My idea for rectifying this: decenter the classroom. There's a lot of stuff out there about decentering the math classroom and a lot of creative folks doing more to translate those methodologies into other academic settings. Here's my contribution to that effort. I call it Super Sonnet World.

Inspired by video games, the need to differentiate and let students work at their own pace, and the fact that I'd be okay with some students walking away with a basic understanding of sonnets, while others get more advanced, and others still look closely at iambic pentameter, I broke sonnet understanding into 4 levels.

  • Level 1: a sonnet is 14 lines
  • Level 2: a sonnet has a volta
  • Level 3: most sonnets have a rhyme scheme and classically those rhyme schemes are either English or Italian (I see you Spencer, but this is a HS class, not a 3000-level British Lit seminar)
  • Level 4: many sonnets are written in iambic pentameter

I made each of these levels into a worksheet. All groups started at level 1. When they were done, they came up to me. I checked it and gave them the next level or sent them back to try that level again. This method was TOTALLY student drive. I sat at my desk like the great and powerful judge of all things poetry. I gamified it by giving them 3 hearts (like in a video game) and that was how many times they could ask me for help. I had some students beat all four levels and make it to "the boss" (a sonnet to mark-up and analyze) and others just barely got past Level 2. That's fine. They achieved according to their ability.

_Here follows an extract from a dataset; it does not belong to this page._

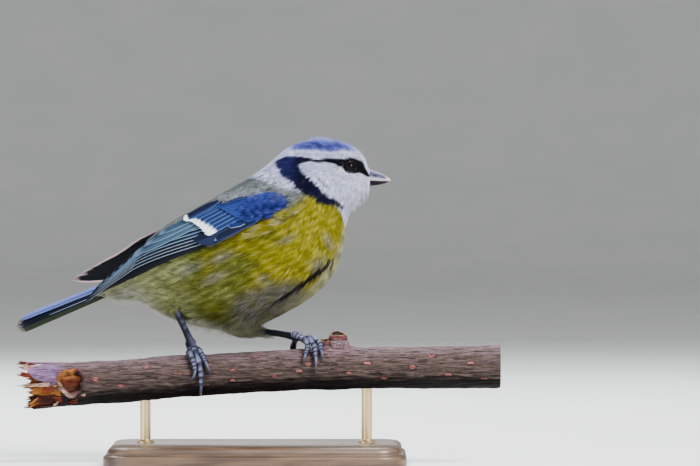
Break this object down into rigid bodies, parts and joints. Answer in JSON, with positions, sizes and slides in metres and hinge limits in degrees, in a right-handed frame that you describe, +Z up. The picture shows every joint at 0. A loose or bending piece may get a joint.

The next day, they wrote their own sonnets and identified what level of sonnet they had written. It was easy, fun, and engaging. If you'd like the lesson materials, which I beautified with a Mario-theme, they are on Teachers-Pay-Teachers here. It includes 5 worksheets (both simple b/w version and full color video game aesthetic version) + PowerPoint instructions and an answer key.

I'm quite proud of it. Enjoy!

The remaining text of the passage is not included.